### Exercise description:
Exactly the lines from the start of the data through the line containing "return Wire(self.tree, made.outputs[output])" should be output, with both ends kept and nothing added.

### Source material:
* * * * *
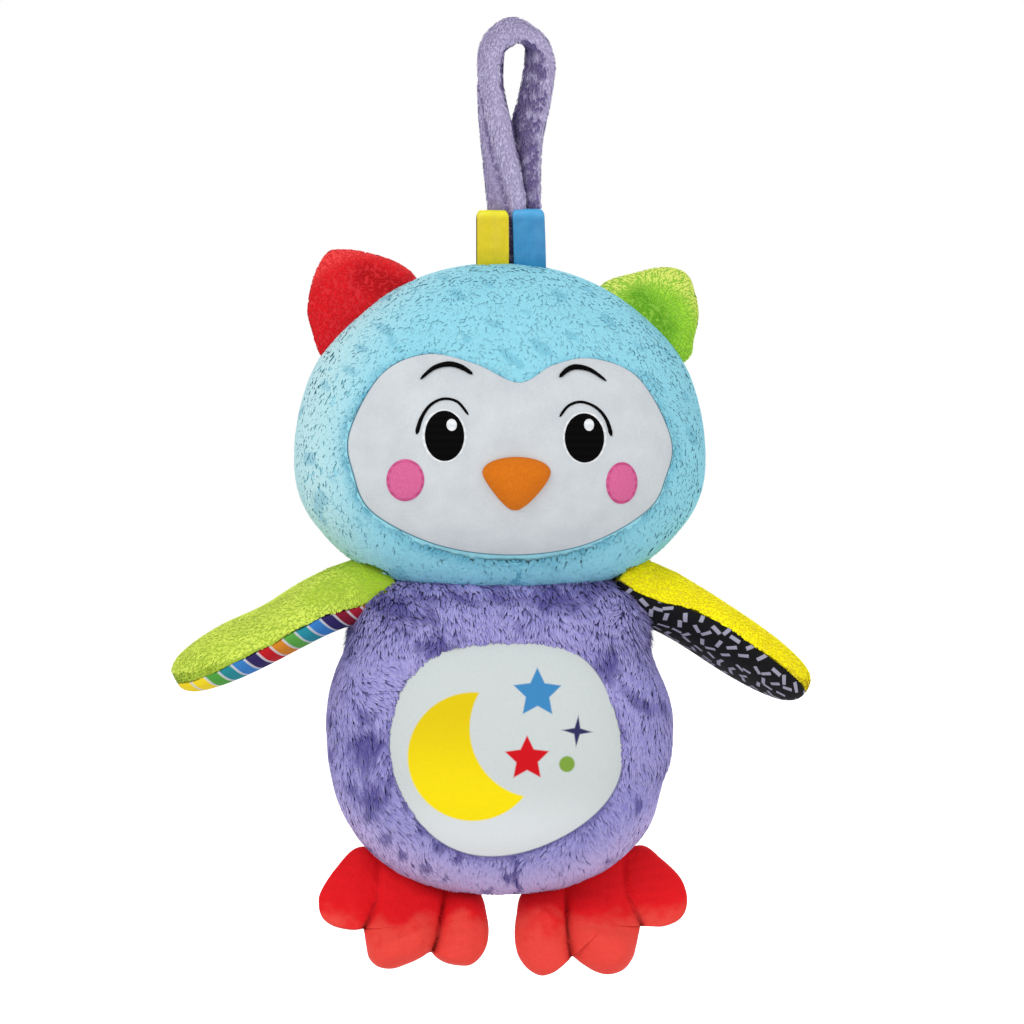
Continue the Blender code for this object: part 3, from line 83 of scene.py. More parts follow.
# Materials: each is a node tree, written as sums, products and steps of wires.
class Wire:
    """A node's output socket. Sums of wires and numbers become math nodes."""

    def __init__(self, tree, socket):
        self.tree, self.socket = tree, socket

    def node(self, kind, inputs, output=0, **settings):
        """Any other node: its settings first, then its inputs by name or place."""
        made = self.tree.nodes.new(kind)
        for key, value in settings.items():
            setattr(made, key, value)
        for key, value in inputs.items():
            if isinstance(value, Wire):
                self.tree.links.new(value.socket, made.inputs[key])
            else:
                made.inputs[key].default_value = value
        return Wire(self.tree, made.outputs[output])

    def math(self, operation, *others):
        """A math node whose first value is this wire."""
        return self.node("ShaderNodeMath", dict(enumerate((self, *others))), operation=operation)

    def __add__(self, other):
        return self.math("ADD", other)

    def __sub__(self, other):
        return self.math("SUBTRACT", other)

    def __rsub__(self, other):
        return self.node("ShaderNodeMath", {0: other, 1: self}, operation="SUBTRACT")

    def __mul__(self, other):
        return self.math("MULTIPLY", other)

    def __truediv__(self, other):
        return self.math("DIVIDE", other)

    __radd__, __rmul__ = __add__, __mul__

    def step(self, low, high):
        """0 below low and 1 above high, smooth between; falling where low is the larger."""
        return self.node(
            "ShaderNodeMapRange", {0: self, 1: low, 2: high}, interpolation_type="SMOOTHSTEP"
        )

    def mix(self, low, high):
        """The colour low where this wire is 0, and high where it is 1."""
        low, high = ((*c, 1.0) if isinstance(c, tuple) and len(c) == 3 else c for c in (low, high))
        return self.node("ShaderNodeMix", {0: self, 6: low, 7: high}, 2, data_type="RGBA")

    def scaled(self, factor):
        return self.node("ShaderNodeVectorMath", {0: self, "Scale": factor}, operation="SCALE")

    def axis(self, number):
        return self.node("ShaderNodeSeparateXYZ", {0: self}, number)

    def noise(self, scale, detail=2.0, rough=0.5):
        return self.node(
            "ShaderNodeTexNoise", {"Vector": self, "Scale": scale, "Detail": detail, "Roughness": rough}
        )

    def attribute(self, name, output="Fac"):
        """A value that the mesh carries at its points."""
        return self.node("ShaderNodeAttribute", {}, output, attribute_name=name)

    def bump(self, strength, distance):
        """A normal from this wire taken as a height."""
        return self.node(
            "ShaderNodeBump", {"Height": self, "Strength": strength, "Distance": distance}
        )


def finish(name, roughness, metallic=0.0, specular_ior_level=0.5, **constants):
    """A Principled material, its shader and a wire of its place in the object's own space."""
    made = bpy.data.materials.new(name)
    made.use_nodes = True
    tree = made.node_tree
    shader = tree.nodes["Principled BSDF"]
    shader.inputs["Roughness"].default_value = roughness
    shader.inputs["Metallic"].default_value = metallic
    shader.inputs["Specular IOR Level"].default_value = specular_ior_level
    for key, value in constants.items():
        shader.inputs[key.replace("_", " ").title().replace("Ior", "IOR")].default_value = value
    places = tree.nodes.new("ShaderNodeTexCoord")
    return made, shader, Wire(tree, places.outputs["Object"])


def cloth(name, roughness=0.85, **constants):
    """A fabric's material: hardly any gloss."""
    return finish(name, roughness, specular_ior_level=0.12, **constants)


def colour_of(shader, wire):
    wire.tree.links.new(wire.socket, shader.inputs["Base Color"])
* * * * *
### Reply:
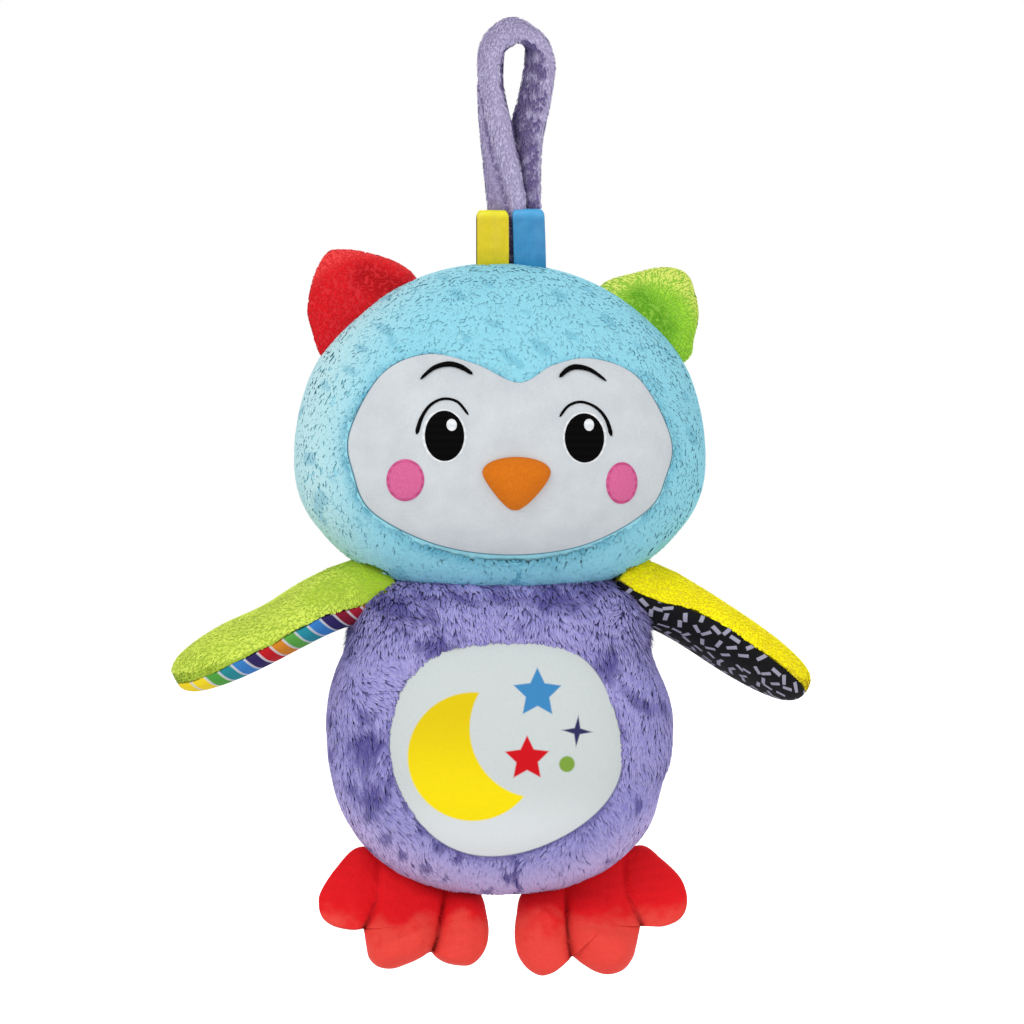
Continue the Blender code for this object: part 3, from line 83 of scene.py. More parts follow.
# Materials: each is a node tree, written as sums, products and steps of wires.
class Wire:
    """A node's output socket. Sums of wires and numbers become math nodes."""

    def __init__(self, tree, socket):
        self.tree, self.socket = tree, socket

    def node(self, kind, inputs, output=0, **settings):
        """Any other node: its settings first, then its inputs by name or place."""
        made = self.tree.nodes.new(kind)
        for key, value in settings.items():
            setattr(made, key, value)
        for key, value in inputs.items():
            if isinstance(value, Wire):
                self.tree.links.new(value.socket, made.inputs[key])
            else:
                made.inputs[key].default_value = value
        return Wire(self.tree, made.outputs[output])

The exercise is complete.